E con i galleristi, con chi si occupa di divulgare la tua arte?
Con i galleristi ho per fortuna un buon rapporto. Certo, è ovvio, con alcuni la chimica funziona di più, con altri meno. Come in ogni rapporto di lavoro, è importante che ciascuno faccia la sua parte; il rapporto deve essere chiaro e la fiducia reciproca è basilare.
Qual è la mostra più bella che hai fatto e perché?
La mostra di cui sono più contento l’hai già nominata tu: è “Il giardino perduto. Purgatorio e Antropocene” che si è svolta nella chiesa di Bondo nel Trentino per la cura di Roberta Bonazza. Penso che questa mostra sia stata studiata nel modo migliore. Sull’altare barocco della chiesa sono stati installati degli animali, mentre le pale laterali avevano come struttura le sagome di telefoni cellulari. In mezzo alla chiesa, un uomo cieco o abbagliato da paradisi virtuali. La mostra contiene anche un omaggio a Hieronymus Bosch, artista fiammingo che più di tutti ha approfondito il tema del Paradiso terrestre.
Hai esposto di recente in Israele. Che ricordo conservi di quella terra martoriata? Pensi che l’arte e gli artisti debbano prendere posizione contro l’orrore del terrorismo e della guerra?
Penso che uno dei compiti dell’arte contemporanea sia anche la critica sociale. È naturale schierarsi contro terrorismo e guerra. Per quanto riguarda Israele e Palestina, i problemi non son mai mancati e le ferite sono tremendamente profonde. Ci sono stato alcune volte e conosco anche gente che ci vive. Non oso prendere posizione perché la situazione è tremendamente complessa e gli ultimi avvenimenti la hanno aggravata di parecchio.

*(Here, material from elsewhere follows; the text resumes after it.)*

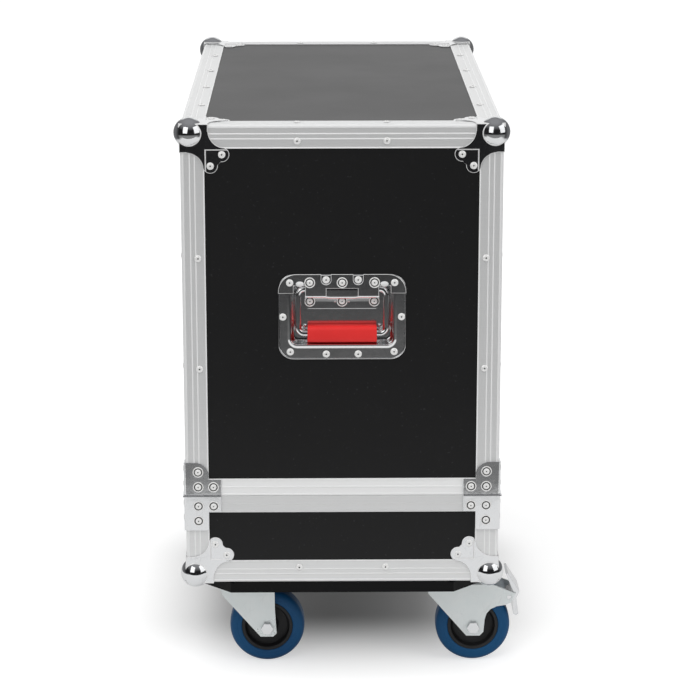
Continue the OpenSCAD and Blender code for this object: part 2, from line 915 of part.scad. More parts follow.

La domanda “cos’è la scultura?”, ha scritto Anthony Gormley, è strettamente legata a un’altra questione: “cos’è un essere umano?”. Cosa risponderesti a questi due interrogativi?
Sono due domande impegnative. Arturo Martini disse che la scultura è lingua morta, ma con il tempo questa frase è sicuramente stata confutata. Per provare a offrire una risposta alla domanda su cosa sia un essere umano sono stati scritti libri su libri; io a rispondere in poche frasi proprio non riesco.
Lo fai col tuo lavoro. A cosa ti stai dedicando, a cosa ti dedicherai?
In questo periodo sto iniziando a lavorare per una personale prevista per l’autunno 2024 presso lo Studio Arte Raffaelli a Trento.